SELECT PC.ProductSubcategoryKey, T.SalesTerritoryKey, SUM(R.ReturnQuantity) AS TotalReturns
FROM Returns R
JOIN Product P ON R.ProductKey = P.ProductKey
JOIN [Product SubCategories] PC ON P.ProductSubcategoryKey = PC.ProductSubcategoryKey
JOIN Territory T ON R.TerritoryKey = T.SalesTerritoryKey
GROUP BY PC.ProductSubcategoryKey, T.SalesTerritoryKey
ORDER BY TotalReturns DESC;
Power BI Dashboard
Power BI does not support multiple SQL statements in a single query inside the Advanced Options query editor.
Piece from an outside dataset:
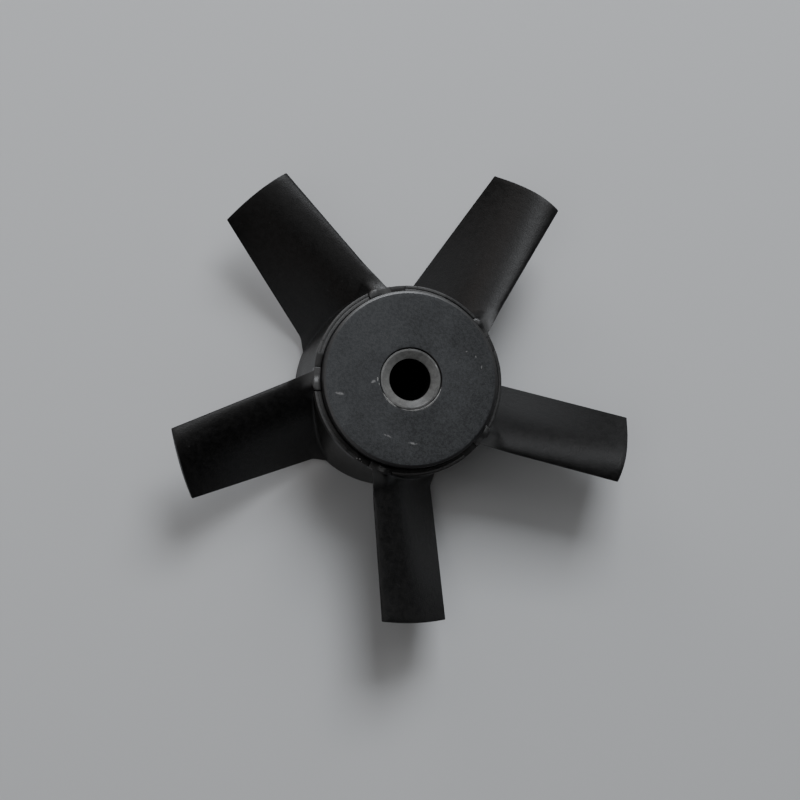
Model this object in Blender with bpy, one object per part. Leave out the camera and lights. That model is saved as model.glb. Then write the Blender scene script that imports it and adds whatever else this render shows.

To combine these queries into one structured SQL query, use a CTE approach so that Power BI can return all results in one table.
WITH UniqueProducts AS (
SELECT COUNT(DISTINCT ProductKey) AS UniqueProductCount FROM Product
),
MaritalStatusCount AS (
SELECT TOP 1 MaritalStatus, COUNT(*) AS Count
FROM Customers
GROUP BY MaritalStatus
ORDER BY Count DESC
),
AveragePrice AS (
SELECT CEILING(AVG(ProductPrice) * 10000) / 10000.0 AS AverageProductPrice FROM Product
),
TopProduct2022 AS (
SELECT TOP 1 P.ProductName, SUM(S.OrderQuantity) AS TotalQuantity
FROM Sales2022 S
JOIN Product P ON S.ProductKey = P.ProductKey
GROUP BY P.ProductName
ORDER BY TotalQuantity DESC
),
HomeOwnerPercentage AS (
SELECT (COUNT(CASE WHEN HomeOwner = 'Y' THEN 1 END) * 100.0 / COUNT(*)) AS HomeOwnerPercentage FROM Customers
),
TerritoryReturns AS (
SELECT TerritoryKey, SUM(ReturnQuantity) AS TotalReturns
FROM Returns
WHERE YEAR(ReturnDate) = 2020
GROUP BY TerritoryKey
),
SalesTrend AS (
SELECT '2020' AS Year, SUM(OrderQuantity) AS TotalSales FROM Sales2020
UNION ALL
SELECT '2021', SUM(OrderQuantity) FROM Sales2021
UNION ALL
SELECT '2022', SUM(OrderQuantity) FROM Sales2022
),
TopRevenueSegment AS (
SELECT TOP 1 C.EducationLevel, SUM(S.OrderQuantity * P.ProductPrice) AS TotalRevenue
FROM Sales2022 S
JOIN Customers C ON S.CustomerKey = C.CustomerKey
JOIN Product P ON S.ProductKey = P.ProductKey
GROUP BY C.EducationLevel
ORDER BY TotalRevenue DESC
),
ReturnCorrelation AS (
SELECT PC.ProductSubcategoryKey, T.SalesTerritoryKey, SUM(R.ReturnQuantity) AS TotalReturns
FROM Returns R
JOIN Product P ON R.ProductKey = P.ProductKey
JOIN [Product SubCategories] PC ON P.ProductSubcategoryKey = PC.ProductSubcategoryKey
JOIN Territory T ON R.TerritoryKey = T.SalesTerritoryKey
GROUP BY PC.ProductSubcategoryKey, T.SalesTerritoryKey
)
SELECT
(SELECT UniqueProductCount FROM UniqueProducts) AS UniqueProducts,
(SELECT MaritalStatus FROM MaritalStatusCount) AS MostCommonMaritalStatus,
(SELECT Count FROM MaritalStatusCount) AS MaritalStatusCount,
(SELECT AverageProductPrice FROM AveragePrice) AS AverageProductPrice,
(SELECT ProductName FROM TopProduct2022) AS TopSellingProduct2022,
(SELECT TotalQuantity FROM TopProduct2022) AS TotalQuantitySold,
(SELECT HomeOwnerPercentage FROM HomeOwnerPercentage) AS HomeOwnerPercentage,
(SELECT EducationLevel FROM TopRevenueSegment) AS TopRevenueSegment,
(SELECT TotalRevenue FROM TopRevenueSegment) AS TotalRevenue;
Conclusion
After completing the project with SQL and Power BI, we have successfully integrated and analyzed key business data from the Project Sales dataset. The insights derived from SQL queries and Power BI visualizations have provided a comprehensive understanding of customer demographics, product performance, sales trends, and operational efficiency.
This project has established a strong foundation for data analytics and business intelligence, allowing continuous monitoring, optimization, and strategic growth for the organization. Future enhancements can include predictive analytics, machine learning models, and AI-driven recommendations for even deeper insights.